The catch is in your favour, not ours: it’s play money. The simulator is for education, not gambling. What you keep at the end is a real understanding of how provably-fair claims actually work — and how operators violate them when they think nobody’s checking.

What every game shares

All nine games use the canonical Stake-derived primitive:

HMAC-SHA256( server_seed, "{client_seed}:{nonce}:{cursor}" )  →  32 bytes

Bytes are walked across blocks via a cursor when the game needs more than 32 of them (Mines, Plinko, Keno). Bytes are converted to floats in [0, 1) by taking 4-byte chunks and dividing by 2³². The game’s specific algorithm then maps that float (or a sequence of them) to a multiplier, a card, a wheel segment, or a board layout.

The server seed is revealed up-front in this simulator (it’s a strategy lab, not a guessing game). In a real operator, you’d see only the SHA-256 hash before betting and the seed itself after rotation. Both modes are honest provably-fair — the hash is your audit anchor.

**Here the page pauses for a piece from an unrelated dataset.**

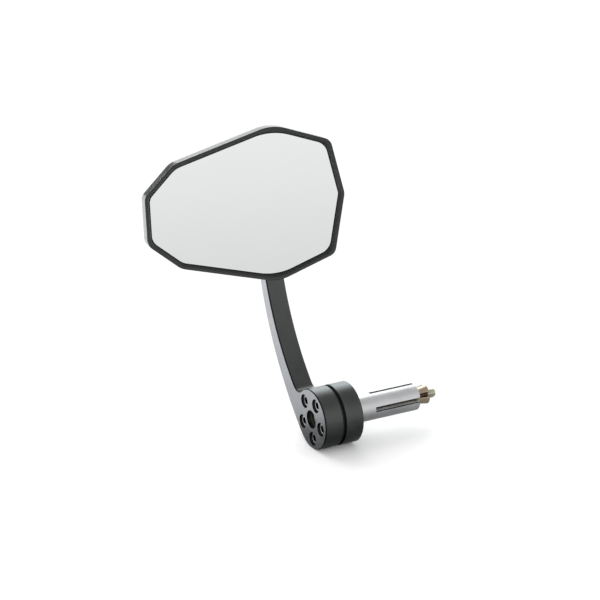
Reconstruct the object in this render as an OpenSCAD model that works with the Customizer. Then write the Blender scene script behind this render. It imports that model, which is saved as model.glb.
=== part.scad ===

The Book of Casino Dirty Tricks

Crypto casinos have run every conceivable manipulation. We catalogued 38 of them in the Book of Casino Dirty Tricks. Each game’s individual page links to the manipulations specific to that game. Read the book before playing real money anywhere.

Choosing your first game

I want to understand the simplest possible PF game.

Start with Dice. One float in, one roll out, one decision (over/under). Then Limbo for the geometric distribution, then Crash for the iconic curve.

I want maximum variance and lottery-style multipliers.

Limbo at a 100× target. Mines with 20 mines. Plinko high-risk on 16 rows. All converge to the same expected loss, but the ride is wildly different.

I want to compare operator implementations.

Use the universal verifier on a real operator round, then play the same (server, client, nonce) here in this simulator. Identical inputs must produce identical outputs — anywhere they don’t, the operator has diverged from the spec.